2) no package private modifier (although java 9 modules are supported and they are working on the issue)
> I'd say that Kotlin actually has almost all Scala features and notably has important features that Scala does not (such as coroutines, reified generics, compile time safe tail recursive, etc)
I really don’t see the point of coroutines, especially when a) project loom is on the horizon, b) higher kinded types make it quite trivial to implement as a library (answering your 3rd point)
I’m not sure about reified generics, they are very seldom a problem and frankly, type erasure is most often just misunderstood. Also, with pattern matching overloading is used less often so it is even less of a win.
Regarding compile time safe recursion, I’m pretty sure that Scala was actually the first bigger language implementing that (with an annotation), so it definitely has that.
So don’t get me wrong, Kotlin is a great language with some nice features, I just don’t see it doing anything novel to be honest (and that’s not a bad thing! Non-research languages rarely do anything truly novel!). I just feel like Scala does all of those with less special cases (eg. extension functions can be done with implicits so you get one feature doing many things)
No way —- Scala is a much bigger language. Kotlin usage is basically null outside of android (and even there, native may very well be bigger), while Scala is used by several companies for backend, data science, etc. I do know for a fact that eg. Morgan Stanley for example has many backends running it.
actually not true. ever since spring and everyone started supporting kotlin officially, a significant number of startups use Spring Boot, etc through Kotlin.
No, Google no longer uses anything that could have an issue with Oracle and haven’t been using for a long time. The lawsuit was about an older state of Java and Android.
On (1), all objects in Java are references, being a pointer to a pointer effectively. This indirection has a cost but has been incredibly useful historically because it enables moving allocation around the address space because none of the references change. They're effectively just pointers to a lookup table and it's the lookup table that changes.

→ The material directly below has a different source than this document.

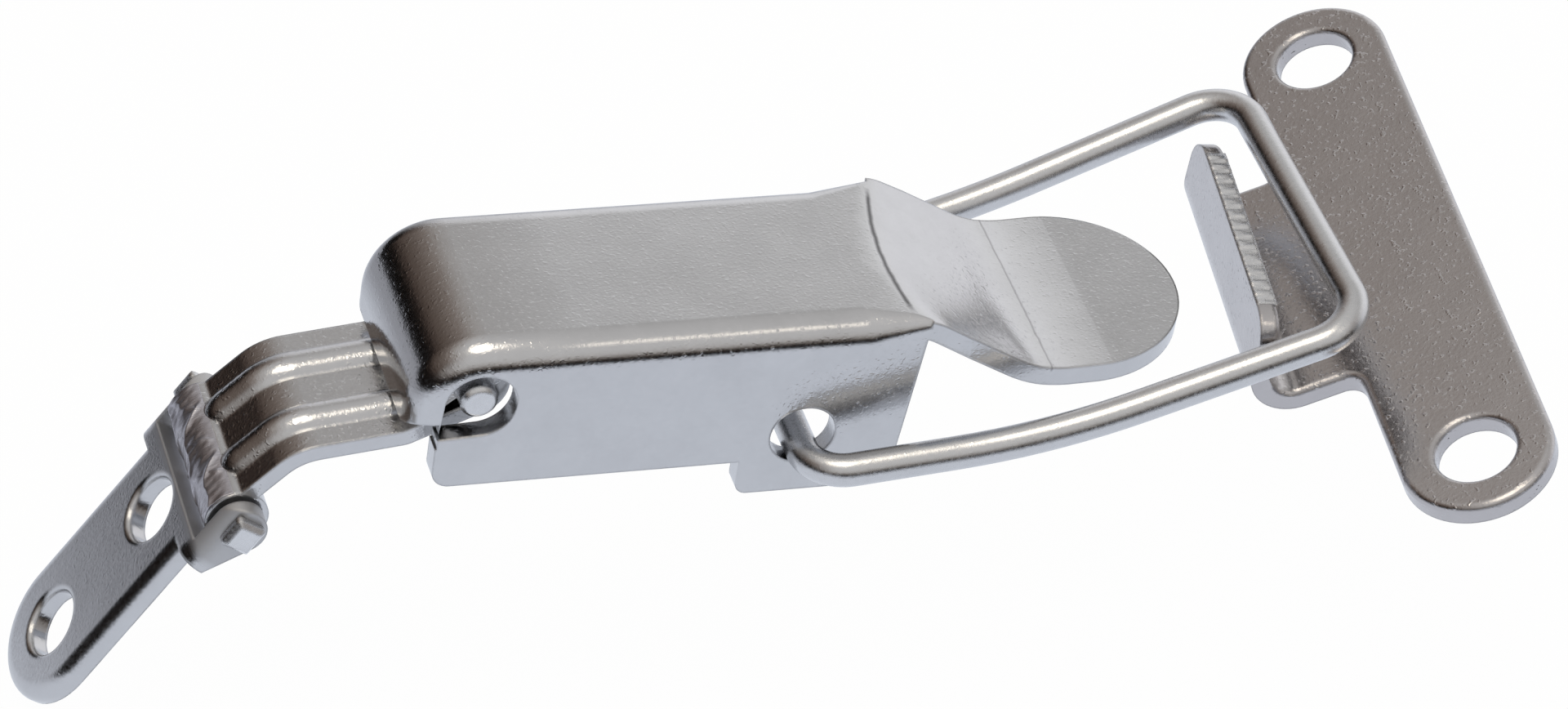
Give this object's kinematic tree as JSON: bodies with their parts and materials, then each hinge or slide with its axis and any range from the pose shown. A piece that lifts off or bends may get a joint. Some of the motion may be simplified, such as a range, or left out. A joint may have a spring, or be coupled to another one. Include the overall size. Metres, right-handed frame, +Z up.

As for the example of packing an array of Points into a contiguous block of memory to avoid the dereferencing, I'll be curious to see what the proposal is here. Now, for example, if you have a collection of Points (x,y), you can put in a 3DPoint (x,y,z) that extends Point. You can't do that if you've flattened storage, not without some overhead at least.
For years it's been the dream in Java to have true value Object types. You can do this in C++, which also allows you to allocate onto the stack. My position is that the complexity cost of this is massive. Copy constructors, move constructors, assignment operators, implicit constructors, implicit casts, etc. I mean you can have class A with instance a1 on the stack and a2 on the heap and pass &a1 and &a2 to a A* parameter and the callee has absolutely no idea of the lifetime of those or where they're allocated.
But still, it would be nice to pass around an SHA1 hash as a 20 byte value instead of a reference to an object that contains a reference to an array that contains 20 byte elements.
As for (2), this was a deliberate design choice in Java 5 (1.5) when generics were added. The decision was made, for better or for ill, to retain backwards compatibility through type erasure such that a List<T> is a List. This decreased the pain of upgrading and legacy code but created this ugly corner of primitive types.
C# 2.0 came along later and decided to go the other way such an IList<T> is not an IList (IIRC the types; I'm not a C# guy).
There are pros and cons.
The fact that certain values are guaranteed to satisfy reference equality is kind of weird and (IMHO) confusing ie new Integer(127).equals(new Integer(127)) is true but new Integer(128).equals(new Integer(128)) isn't necessarily true. I guarantee you a lot of people don't know that.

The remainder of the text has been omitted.